MATERIAL SHOWN:

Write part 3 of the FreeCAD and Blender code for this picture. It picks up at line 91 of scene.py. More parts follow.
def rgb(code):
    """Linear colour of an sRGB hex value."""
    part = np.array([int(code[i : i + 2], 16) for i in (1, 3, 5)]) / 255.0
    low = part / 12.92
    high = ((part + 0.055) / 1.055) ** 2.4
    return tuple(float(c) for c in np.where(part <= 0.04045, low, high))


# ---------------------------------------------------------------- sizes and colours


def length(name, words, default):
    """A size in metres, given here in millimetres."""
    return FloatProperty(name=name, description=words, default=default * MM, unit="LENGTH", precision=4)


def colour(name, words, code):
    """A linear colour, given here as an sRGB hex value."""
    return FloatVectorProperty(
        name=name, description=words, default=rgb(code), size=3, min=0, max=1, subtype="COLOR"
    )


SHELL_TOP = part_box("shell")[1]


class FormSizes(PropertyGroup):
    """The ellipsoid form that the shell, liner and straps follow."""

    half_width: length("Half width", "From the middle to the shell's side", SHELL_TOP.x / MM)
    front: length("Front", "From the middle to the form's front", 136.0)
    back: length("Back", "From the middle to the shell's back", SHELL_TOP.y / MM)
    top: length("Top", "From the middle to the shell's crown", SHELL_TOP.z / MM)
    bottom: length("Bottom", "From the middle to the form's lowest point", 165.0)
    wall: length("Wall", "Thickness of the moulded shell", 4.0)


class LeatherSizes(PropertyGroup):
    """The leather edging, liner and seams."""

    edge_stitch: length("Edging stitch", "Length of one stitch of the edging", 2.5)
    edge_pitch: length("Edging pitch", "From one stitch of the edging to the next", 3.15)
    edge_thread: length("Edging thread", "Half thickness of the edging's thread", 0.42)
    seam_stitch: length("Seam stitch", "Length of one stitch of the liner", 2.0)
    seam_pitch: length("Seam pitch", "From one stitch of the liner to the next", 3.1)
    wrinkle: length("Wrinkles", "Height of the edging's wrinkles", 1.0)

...

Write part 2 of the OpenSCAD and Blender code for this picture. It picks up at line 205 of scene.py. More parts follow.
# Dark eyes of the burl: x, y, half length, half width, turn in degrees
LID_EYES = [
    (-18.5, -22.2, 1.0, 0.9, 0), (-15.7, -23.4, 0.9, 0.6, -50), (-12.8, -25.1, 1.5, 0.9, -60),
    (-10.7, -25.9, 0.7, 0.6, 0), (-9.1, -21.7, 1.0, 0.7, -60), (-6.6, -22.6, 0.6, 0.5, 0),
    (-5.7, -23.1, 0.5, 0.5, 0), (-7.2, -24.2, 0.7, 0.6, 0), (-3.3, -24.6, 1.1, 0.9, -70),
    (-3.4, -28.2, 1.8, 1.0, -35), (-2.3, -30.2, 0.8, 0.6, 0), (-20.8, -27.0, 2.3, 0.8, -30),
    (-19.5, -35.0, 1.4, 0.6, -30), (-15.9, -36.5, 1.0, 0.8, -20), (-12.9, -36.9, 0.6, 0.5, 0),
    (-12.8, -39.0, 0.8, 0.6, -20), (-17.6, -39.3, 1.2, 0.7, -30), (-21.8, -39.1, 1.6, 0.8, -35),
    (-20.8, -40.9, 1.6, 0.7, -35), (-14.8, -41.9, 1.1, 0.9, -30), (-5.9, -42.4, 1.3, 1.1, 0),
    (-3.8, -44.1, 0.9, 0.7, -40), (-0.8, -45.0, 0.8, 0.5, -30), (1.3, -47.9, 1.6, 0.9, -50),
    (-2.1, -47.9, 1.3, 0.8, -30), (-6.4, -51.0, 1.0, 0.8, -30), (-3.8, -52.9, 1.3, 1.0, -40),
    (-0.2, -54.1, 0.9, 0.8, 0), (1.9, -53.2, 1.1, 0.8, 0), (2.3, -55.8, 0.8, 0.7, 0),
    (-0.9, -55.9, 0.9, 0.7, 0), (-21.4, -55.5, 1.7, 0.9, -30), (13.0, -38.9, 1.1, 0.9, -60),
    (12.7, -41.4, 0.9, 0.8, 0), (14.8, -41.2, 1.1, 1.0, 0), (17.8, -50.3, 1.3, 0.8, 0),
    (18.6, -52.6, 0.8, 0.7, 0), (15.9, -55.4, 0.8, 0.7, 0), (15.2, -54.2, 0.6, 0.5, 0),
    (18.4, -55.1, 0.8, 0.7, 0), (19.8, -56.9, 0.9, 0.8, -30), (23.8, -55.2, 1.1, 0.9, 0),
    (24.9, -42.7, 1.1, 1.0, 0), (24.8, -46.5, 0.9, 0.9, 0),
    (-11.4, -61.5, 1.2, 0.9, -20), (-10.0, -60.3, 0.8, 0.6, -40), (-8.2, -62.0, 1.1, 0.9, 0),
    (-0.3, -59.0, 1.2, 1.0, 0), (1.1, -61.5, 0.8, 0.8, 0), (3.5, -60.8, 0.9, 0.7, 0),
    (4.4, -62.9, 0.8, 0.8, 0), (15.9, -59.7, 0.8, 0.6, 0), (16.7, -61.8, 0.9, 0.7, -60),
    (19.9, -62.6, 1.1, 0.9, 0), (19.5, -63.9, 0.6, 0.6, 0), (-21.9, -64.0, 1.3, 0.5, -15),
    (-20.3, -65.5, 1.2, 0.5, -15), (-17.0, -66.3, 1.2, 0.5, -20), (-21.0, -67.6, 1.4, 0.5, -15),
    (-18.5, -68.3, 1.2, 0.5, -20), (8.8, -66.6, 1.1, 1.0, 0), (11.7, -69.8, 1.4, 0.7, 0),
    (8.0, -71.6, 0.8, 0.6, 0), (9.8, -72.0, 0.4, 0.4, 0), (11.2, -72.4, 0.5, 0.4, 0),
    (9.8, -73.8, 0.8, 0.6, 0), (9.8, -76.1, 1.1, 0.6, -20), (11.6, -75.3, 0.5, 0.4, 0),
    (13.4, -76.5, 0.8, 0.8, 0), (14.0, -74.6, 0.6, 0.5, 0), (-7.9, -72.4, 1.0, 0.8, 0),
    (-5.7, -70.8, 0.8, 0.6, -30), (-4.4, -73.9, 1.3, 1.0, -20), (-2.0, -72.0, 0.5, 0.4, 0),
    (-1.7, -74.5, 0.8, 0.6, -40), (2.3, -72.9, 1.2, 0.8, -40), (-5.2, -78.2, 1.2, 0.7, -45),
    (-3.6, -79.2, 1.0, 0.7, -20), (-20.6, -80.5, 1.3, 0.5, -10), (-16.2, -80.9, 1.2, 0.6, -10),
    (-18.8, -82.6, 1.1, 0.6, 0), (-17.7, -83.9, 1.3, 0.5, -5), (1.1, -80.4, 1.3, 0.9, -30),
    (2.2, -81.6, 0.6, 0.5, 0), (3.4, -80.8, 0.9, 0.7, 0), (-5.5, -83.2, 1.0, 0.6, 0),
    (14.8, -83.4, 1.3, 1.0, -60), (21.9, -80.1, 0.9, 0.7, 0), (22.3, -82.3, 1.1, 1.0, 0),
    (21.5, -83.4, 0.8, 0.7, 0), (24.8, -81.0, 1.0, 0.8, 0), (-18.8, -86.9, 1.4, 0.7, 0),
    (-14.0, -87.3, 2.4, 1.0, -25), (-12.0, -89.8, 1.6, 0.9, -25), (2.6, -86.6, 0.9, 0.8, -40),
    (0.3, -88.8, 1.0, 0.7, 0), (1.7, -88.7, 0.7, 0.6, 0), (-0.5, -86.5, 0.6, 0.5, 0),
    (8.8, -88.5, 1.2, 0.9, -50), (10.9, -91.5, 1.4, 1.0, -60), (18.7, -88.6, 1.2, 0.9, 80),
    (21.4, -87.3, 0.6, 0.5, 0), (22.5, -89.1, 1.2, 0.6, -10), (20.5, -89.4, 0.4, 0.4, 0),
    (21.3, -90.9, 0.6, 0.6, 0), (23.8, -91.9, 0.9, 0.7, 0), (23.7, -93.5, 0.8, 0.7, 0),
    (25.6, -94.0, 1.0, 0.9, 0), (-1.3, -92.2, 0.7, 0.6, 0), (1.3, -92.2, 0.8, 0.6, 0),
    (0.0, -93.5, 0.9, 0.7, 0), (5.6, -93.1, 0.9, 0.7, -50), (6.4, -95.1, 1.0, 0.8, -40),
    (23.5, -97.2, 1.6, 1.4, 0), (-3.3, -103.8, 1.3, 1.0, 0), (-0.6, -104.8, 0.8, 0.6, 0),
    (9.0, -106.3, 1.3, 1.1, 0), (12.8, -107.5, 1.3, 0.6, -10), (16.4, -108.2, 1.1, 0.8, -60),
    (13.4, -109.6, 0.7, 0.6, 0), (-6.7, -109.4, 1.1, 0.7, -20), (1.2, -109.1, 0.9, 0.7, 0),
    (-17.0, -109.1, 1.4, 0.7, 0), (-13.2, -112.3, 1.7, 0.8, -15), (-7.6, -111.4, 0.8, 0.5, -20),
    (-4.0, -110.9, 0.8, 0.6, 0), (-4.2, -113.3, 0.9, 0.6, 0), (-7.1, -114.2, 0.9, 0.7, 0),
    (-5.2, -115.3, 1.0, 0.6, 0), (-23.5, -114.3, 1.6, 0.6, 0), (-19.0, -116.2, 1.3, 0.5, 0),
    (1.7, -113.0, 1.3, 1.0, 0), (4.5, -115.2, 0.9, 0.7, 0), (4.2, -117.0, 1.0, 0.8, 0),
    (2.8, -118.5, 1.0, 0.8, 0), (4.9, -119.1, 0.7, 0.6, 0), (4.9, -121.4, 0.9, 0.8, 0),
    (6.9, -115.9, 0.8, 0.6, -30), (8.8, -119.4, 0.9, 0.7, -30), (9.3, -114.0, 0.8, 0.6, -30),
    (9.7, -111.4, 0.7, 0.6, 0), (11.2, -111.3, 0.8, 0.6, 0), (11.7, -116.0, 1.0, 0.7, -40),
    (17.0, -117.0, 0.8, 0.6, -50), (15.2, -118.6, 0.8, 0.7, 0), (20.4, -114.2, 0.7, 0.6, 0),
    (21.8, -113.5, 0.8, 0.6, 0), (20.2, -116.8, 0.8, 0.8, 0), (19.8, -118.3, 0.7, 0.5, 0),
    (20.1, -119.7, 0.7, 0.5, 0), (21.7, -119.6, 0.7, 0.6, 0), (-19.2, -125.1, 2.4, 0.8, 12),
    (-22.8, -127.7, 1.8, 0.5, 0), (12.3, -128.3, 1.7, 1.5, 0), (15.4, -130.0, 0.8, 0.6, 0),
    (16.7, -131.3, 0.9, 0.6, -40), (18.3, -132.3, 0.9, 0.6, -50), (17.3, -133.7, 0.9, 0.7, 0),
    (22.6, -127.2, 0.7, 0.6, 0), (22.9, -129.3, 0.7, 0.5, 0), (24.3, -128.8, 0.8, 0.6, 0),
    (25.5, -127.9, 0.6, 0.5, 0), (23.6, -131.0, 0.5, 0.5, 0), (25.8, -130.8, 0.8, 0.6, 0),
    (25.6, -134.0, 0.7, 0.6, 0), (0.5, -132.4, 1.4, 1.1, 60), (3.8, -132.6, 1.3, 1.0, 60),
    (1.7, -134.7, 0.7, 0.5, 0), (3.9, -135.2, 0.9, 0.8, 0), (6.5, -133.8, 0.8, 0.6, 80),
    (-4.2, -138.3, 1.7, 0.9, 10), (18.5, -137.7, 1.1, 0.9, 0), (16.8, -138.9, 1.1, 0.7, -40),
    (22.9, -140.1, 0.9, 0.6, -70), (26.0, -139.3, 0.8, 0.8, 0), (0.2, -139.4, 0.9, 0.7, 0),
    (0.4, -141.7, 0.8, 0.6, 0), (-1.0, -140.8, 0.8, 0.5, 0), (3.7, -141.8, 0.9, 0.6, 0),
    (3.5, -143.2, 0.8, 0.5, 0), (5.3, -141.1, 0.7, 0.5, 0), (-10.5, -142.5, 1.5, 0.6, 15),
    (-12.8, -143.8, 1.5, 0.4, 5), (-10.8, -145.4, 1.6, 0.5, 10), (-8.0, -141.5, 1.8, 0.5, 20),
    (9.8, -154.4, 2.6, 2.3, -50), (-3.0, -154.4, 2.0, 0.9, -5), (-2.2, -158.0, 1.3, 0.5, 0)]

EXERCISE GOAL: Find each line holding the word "this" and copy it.

RESPONSE TO THE EXERCISE:
Write part 3 of the FreeCAD and Blender code for this picture. It picks up at line 91 of scene.py. More parts follow.
Write part 2 of the OpenSCAD and Blender code for this picture. It picks up at line 205 of scene.py. More parts follow.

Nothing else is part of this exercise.